Here’s how to apply micro-habits:
- Choose one habit to build
- Shrink it until it takes under two minutes
- Attach it to an existing routine (more on this next)
- Do it consistently for at least 30 days
The key is consistency, not intensity. A two-minute habit performed daily beats a one-hour habit done occasionally.
Use Habit Stacking To Your Advantage
Habit stacking is one of the most practical habit building ideas available. It links a new behavior to an existing one. The formula is simple: “After I [current habit], I will [new habit].”
The brain already has neural pathways for established routines. Morning coffee, brushing teeth, checking email, these happen on autopilot. Habit stacking borrows that automation. It anchors new behaviors to old ones, making them easier to remember and perform.
Examples of habit stacking include:
- After pouring morning coffee, meditate for two minutes
- After sitting down at the desk, write three priority tasks
- After dinner, take a ten-minute walk
- After brushing teeth at night, read one page
James Clear, author of Atomic Habits, popularized this technique. He explains that habits don’t exist in isolation. They’re part of larger behavioral chains. Inserting a new habit into an existing chain increases the odds of success dramatically.

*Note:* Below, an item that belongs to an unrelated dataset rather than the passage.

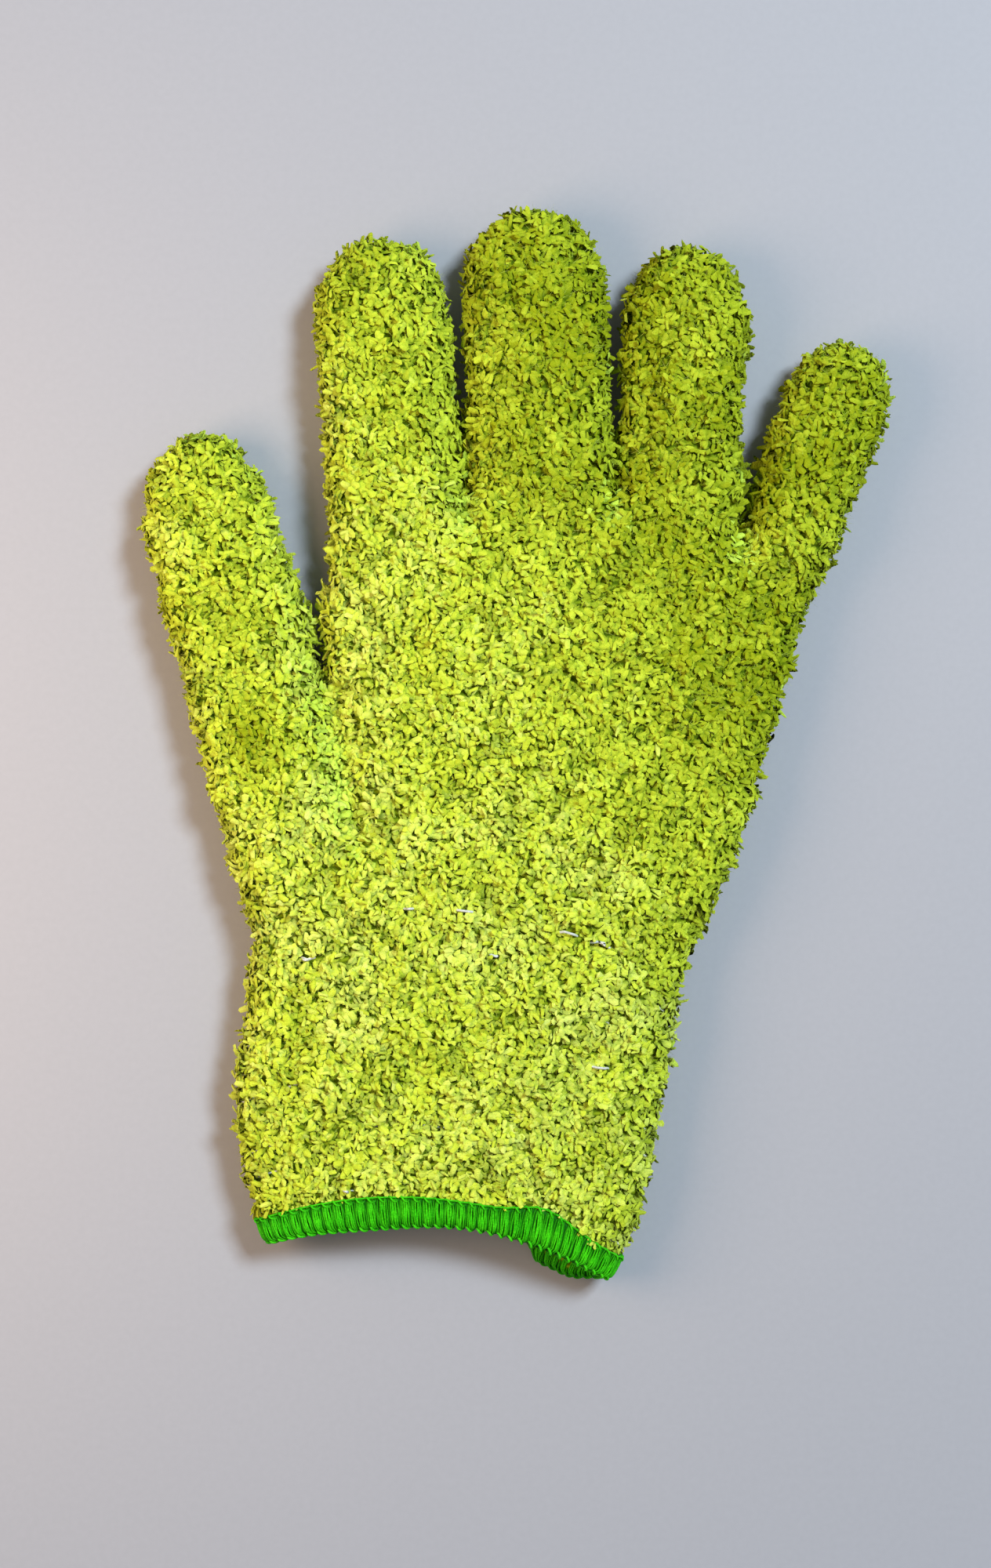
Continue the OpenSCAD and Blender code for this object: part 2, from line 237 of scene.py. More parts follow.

Habit stacking works best when the anchor habit and the new habit share a similar context. Physical location, time of day, and energy level all matter. Pairing a high-energy activity with a low-energy anchor rarely works well.
Another tip: keep the stack short at first. Adding too many new habits at once overwhelms the system. Start with one stack. Master it. Then add another.
This method turns habit building ideas into automatic behaviors. Over time, the new habit feels as natural as the anchor habit that triggered it.
Design Your Environment For Success
Environment shapes behavior more than willpower does. People eat more when food sits on the counter. They watch more TV when the remote is within reach. They scroll more when phones stay in their pockets. Smart habit building ideas account for this reality.
Environment design makes good habits obvious and bad habits invisible. It reduces friction for positive behaviors and increases friction for negative ones.
Practical examples include:
- Place workout clothes next to the bed for morning exercise
- Keep healthy snacks at eye level in the fridge
- Leave a book on the pillow instead of a phone
- Move social media apps to a folder on the last screen
- Put a water bottle on the desk as a hydration reminder
The principle is straightforward: make the right choice the easy choice. People tend to follow the path of least resistance. Designing that path leads to better outcomes.
Research from Cornell University shows that people make over 200 food decisions daily. Most happen unconsciously. The environment drives those decisions more than conscious thought does. The same logic applies to all habits.
Some habit building ideas focus on removing temptations entirely. Want to stop checking the phone first thing in the morning? Charge it in another room. Want to stop watching TV after work? Unplug the television. These friction-adding strategies work because they interrupt automatic behavior.
Environment design requires upfront effort but pays dividends for months. One setup session can influence hundreds of future decisions. It’s a high-leverage strategy that compounds over time.
Track Your Progress And Celebrate Wins
Tracking reinforces habit building ideas with visible proof of progress. It creates accountability and motivation. When people see a streak of completed days, they don’t want to break it.
Simple tracking methods work best:
- Mark an X on a paper calendar
- Use a habit tracking app
- Keep a basic journal or checklist
- Add a coin to a jar for each completed habit
The format matters less than the consistency. What gets measured gets managed. Tracking brings awareness to behaviors that might otherwise slip by unnoticed.
Jerry Seinfeld used this approach to become a better comedian. He marked a red X on a calendar every day he wrote new jokes. His only goal was “don’t break the chain.” The visual streak became its own reward.
Celebrating small wins also accelerates habit formation. The brain responds to rewards. Positive reinforcement after completing a habit strengthens the neural pathway. Even a small celebration, a fist pump, a verbal “yes,” or a moment of satisfaction, signals success to the brain.
Many people skip this step. They wait for big milestones before acknowledging progress. But the brain doesn’t care about milestones. It cares about immediate feedback. Celebrating tiny wins trains the brain to associate the habit with positive feelings.
Habit building ideas become sustainable when paired with tracking and celebration. These tools transform abstract goals into concrete achievements. They provide evidence that change is happening, which fuels continued effort.